Analysis of mutual fund performance finds that less than one in five large-cap mutual funds outperformed the S&P 500 in the first quarter in 2016.
This represents “the lowest quarterly hit rate in our data history spanning 1998 to today,” according to a Bank of America Merrill Lynch report released Monday.
“The average fund lagged by 1.9 [percentage points], marking a record spread of underperformance,” explained equity and quantitative strategist Savita Subramanian and colleagues at Merrill. “And growth funds, for which our data extends further back, saw a 6% hit rate, the worst since at least 1991, with the average fund lagging by the widest margin we have recorded in our quarterly data: -3.5 [percentage points].”
Value managers had a better hit rate, the report says, with 19.6% topping their respective index for the quarter. Plus, 29% of core funds did so.
March results, though, “were the worst in a string of months,” the report adds. Large-cap managers’ hit rates for topping the index dropped from 34% in January to 27% in February and then 21% in March.
What’s the Problem?
The Merrill strategists point to a few factors that appear to be contributing to fund managers’ “recipe for distress.”

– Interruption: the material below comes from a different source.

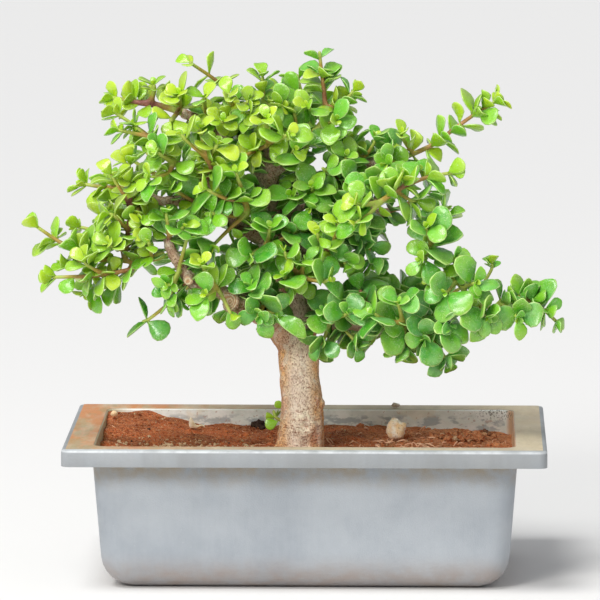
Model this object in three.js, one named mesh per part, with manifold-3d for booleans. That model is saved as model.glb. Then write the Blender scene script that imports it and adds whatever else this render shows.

“Heightened correlations … and low alpha opportunity … continued to hurt, as stock selection thrives when intra-stock correlations are low and alpha is abundant,” they explained.
However, it’s also true that these contributors to underperformance have been around “for a while.”
Instead, the report authors believe “the lit match taken to active returns last quarter was likely the massive reversal – by the market, by sectors, by styles and by stocks – occurring within the quarter.”
First, momentum investors found that “almost nothing worked during both halves of the quarter except valuation,” according to the report authors.